Citing 71 resolutions condemning Israel, Netanyahu says organization has slandered the Jewish state too many times and sought to deny the Jewish connection to Israel; says Israel will rejoin group when it 'ends its bias against Israel.'

Prime Minister Benjamin Netanyahu declined an invitation from the United Nations Educational, Scientific and Cultural Organization (UNESCO) to participate in a conference on anti-Semitism at the United Nations on September 26 2018.

 

 

"While I commend all efforts to combat anti-Semitism, I have decided not to participate in this week’s UNESCO conference on anti-Semitism due to the organization’s persistent and egregious bias against Israel,” Netanyahu said in a press statement.

 

“Since 2009, UNESCO has passed 71 resolutions condemning Israel and only 2 resolutions condemning all other countries combined.
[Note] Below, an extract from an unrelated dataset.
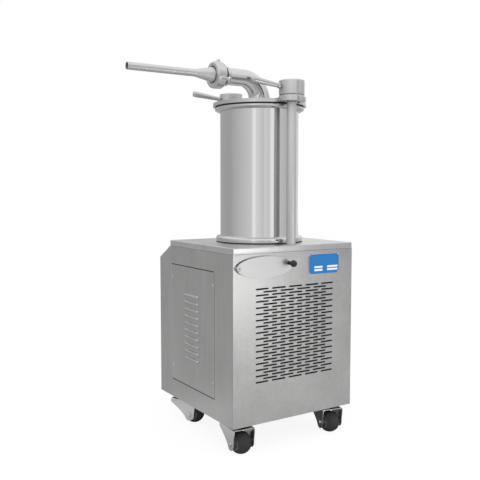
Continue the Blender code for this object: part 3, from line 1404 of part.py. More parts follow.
def build_casters():
    """Place the four casters, each turned to its own heading."""
    plate_top = BASE - GAP
    fork_top = plate_top - CASTER_PLATE_SHEET - RACE_HEIGHT - GAP
    plate_mesh = caster_plate_mesh()
    shared_fork = fork_mesh(fork_top)
    remove_blanks(("plate_blank", "race_blank", "fork_blank", "leg_left", "leg_right"))
    facet = math.pi / WHEEL_STEPS
    reach = 1 / math.cos(facet)
    half = WHEEL_WIDTH / 2
    half_hub = HUB_LENGTH / 2
    wheel = [
        ((WHEEL_RADIUS - WHEEL_SHOULDER_DROP) * reach, half),
        (WHEEL_RADIUS * reach, half - WHEEL_SHOULDER_WIDTH),
        (WHEEL_RADIUS * reach, -half + WHEEL_SHOULDER_WIDTH),
        ((WHEEL_RADIUS - WHEEL_SHOULDER_DROP) * reach, -half),
        (HUB_RADIUS, -half_hub),
        (AXLE_RADIUS + RUNNING_GAP, -half_hub),
        (AXLE_RADIUS + RUNNING_GAP, half_hub),
        (HUB_RADIUS, half_hub),
    ]
    head_start = half_hub + RUNNING_GAP + FORK_SHEET + GAP
    head_end = head_start + AXLE_HEAD_HEIGHT
    axle = [
        (0, head_end),
        (AXLE_HEAD_RADIUS, head_end),
        (AXLE_HEAD_RADIUS, head_start),
        (AXLE_RADIUS, head_start),
        (AXLE_RADIUS, -head_start),
        (AXLE_HEAD_RADIUS, -head_start),
        (AXLE_HEAD_RADIUS, -head_end),
        (0, -head_end),
    ]
    corners = {
        "front_left": (-SIDE + CASTER_SIDE_INSET, FRONT + CASTER_FRONT_INSET),
        "front_right": (SIDE - CASTER_SIDE_INSET, FRONT + CASTER_FRONT_INSET),
        "rear_left": (-SIDE + CASTER_SIDE_INSET, REAR - CASTER_REAR_INSET),
        "rear_right": (SIDE - CASTER_SIDE_INSET, REAR - CASTER_REAR_INSET),
    }
    for corner, (across, along) in corners.items():
        heading = CASTER_HEADINGS[corner]
        plate_place = (across, along, plate_top - CASTER_PLATE_SHEET / 2)
        add_object(f"{corner}_caster_plate", plate_mesh, "black_steel", MACHINE, plate_place, UPRIGHT)
        swivel = empty(f"{corner}_swivel_axis", (across, along, 0), MACHINE, (0, 0, heading))
        add_object(f"{corner}_fork", shared_fork, "zinc_steel", swivel, ORIGIN, UPRIGHT)
        axle_place = (CASTER_TRAIL, 0, WHEEL_RADIUS)
        turned(f"{corner}_axle", axle, AXLE_STEPS, "zinc_steel", swivel, axle_place, TO_FRONT)
        spin = empty(f"{corner}_wheel_axis", axle_place, swivel, (QUARTER, 0, 0))
        turned(f"{corner}_wheel", wheel, WHEEL_STEPS, "tyre_rubber", spin, ORIGIN, (0, 0, QUARTER + facet))


def build_machine():
    """Build every piece of the filler."""
    build_front_panel()
    build_side_panels()
    build_rear_panel()
    build_top_cap()
    build_base_tray()
    build_service_cover()
    build_data_plate()
    build_cable_gland()
    build_lever()
    build_meat_cylinder()
    build_columns()
    hinge = empty("lid_hinge_axis", (0, COLUMN_OFFSET, 0), MACHINE)
    outlet = build_lid(hinge)
    build_nozzle(hinge, outlet)
    build_hand_nut("front", -COLUMN_OFFSET, HANDLE_FRONT_HEADING)
    build_hand_nut("rear", COLUMN_OFFSET, HANDLE_REAR_HEADING)
    build_piston()
    build_barrel()
    build_power_pack()
    build_casters()


build_machine()
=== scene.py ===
"""Look of a floor-standing hydraulic sausage filler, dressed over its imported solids.

Sizes are in metres. Places are given in machine axes, whose origin lies on the floor
under the meat cylinder: the vented control side faces -Y and the nozzle points to -X.
"""
import logging
import math
from dataclasses import dataclass, field
from enum import Enum
from typing import Any, Iterable, Sequence

import bmesh
import bpy
from mathutils import Matrix, Vector


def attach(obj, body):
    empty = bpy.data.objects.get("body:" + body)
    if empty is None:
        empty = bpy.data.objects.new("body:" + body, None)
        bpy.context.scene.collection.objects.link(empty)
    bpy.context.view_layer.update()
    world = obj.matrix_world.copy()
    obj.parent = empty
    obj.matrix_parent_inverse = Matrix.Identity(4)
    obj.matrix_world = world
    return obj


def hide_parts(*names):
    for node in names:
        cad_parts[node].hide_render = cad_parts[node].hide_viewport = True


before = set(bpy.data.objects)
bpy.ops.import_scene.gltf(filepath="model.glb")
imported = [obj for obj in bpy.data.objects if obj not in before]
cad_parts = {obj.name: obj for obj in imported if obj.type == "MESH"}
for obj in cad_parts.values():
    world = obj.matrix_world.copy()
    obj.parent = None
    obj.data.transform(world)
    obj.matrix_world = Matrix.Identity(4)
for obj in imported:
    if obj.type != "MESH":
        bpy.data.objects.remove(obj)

LOG = logging.getLogger("sausage_filler")
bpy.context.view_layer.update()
MACHINE_AXIS = Vector((0.1379, -0.03225, 0.0))
QUARTER = math.pi / 2
FULL_TURN = 2 * math.pi
SHARP_ANGLE = math.radians(32)
BROKEN_ANGLE = math.radians(50)
STRAIGHT_MARGIN = 0.02
ON_AXIS = 1e-6
SAME_PLACE = 1e-6
SAME_PLACE_ON_SHEET = 1e-5
FACE_WEIGHT = 90
DEGREES = 180.0 / math.pi
BLACK = (0.0, 0.0, 0.0, 1.0)
WHITE = (1.0, 1.0, 1.0, 1.0)

Number = float | int
Point2 = tuple[float, float]
Outline = list[Point2]
Corners = Sequence[tuple[float, ...]]
Triple = tuple[float, float, float]
Colour = tuple[float, float, float, float]


class Facing(Enum):
    """Way in which a piece's own +Z axis points."""

    UP = Matrix.Identity(3)
    LEFT = Matrix.Rotation(-QUARTER, 3, "Y")
    RIGHT = Matrix.Rotation(QUARTER, 3, "Y")
    FRONT = Matrix.Rotation(QUARTER, 3, "X")
    REAR = Matrix.Rotation(-QUARTER, 3, "X")
    SIDE = Matrix.Rotation(-QUARTER, 3, "Z") @ Matrix.Rotation(QUARTER, 3, "X")


class Grain(Enum):
    """Way in which a metal surface was worked."""

    ALONG_X = (3.0, 420.0, 420.0)
    ALONG_Y = (420.0, 3.0, 420.0)
    ALONG_Z = (420.0, 420.0, 3.0)
    TURNED = (0.0, 0.0, 0.0)
    EVEN = (90.0, 90.0, 90.0)


# Shader maths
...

This is simply outrageous,” he continued.

 

“The mark of anti-Semitism was once singling out the Jewish people for slander and condemnation. The mark of antisemitism today is singling out the Jewish state for slander and condemnation,” the prime minister stated.

 

PM Netanyahu (Photo: Flash90)
PM Netanyahu (Photo: Flash90)

According to Netanyahu, UNESCO could only redeem itself and “remove this mark of shame” by doing more than host a conference on anti-Semitism. “It must stop practicing anti-Semitism.”

 

Netanyahu also called on the organization to stop passing resolutions denying the connection between the Jewish people and the land of Israel, “between the Jewish people and our eternal capital Jerusalem.”

 

“No matter what UNESCO says, the Western Wall is not occupied Palestinian territory and the Cave of the Patriarchs—the burial site of Abraham and Sara, Isaac and Rebecca, Jacob, and Leah—is not a Palestinian Heritage Site,” Netanyahu said

 

The Heritage Committee of UNESCO adopted in July 2017 a Palestinian request to declare Hebron's Old City—and with it the Cave of the Patriarchs—as a Palestinian World Heritage Site, raising ire in Israel.

 

In 2016, UNESCO's executive board formally adopted a controversial resolution which Israel said denies the deep historic Jewish connection to holy sites in Jerusalem.

 

Israel withdrew from UNESCO in 2017, together with the US. Israel said that it had grown tired of "anti-Israel bias."

 

UNESCO's General Conference (Photo: AP)
UNESCO's General Conference (Photo: AP)

 

“Israel and the United States made a clear moral statement that UNESCO’s anti-Semitism will no longer be tolerated,” Netanyahu’s statement said.

 

“If and when UNESCO ends its bias against Israel, stops denying history and starts standing up for the truth, Israel will be honored to rejoin.

 

“Until then, Israel will fight anti-Semitism at UNESCO and everywhere else," he concluded.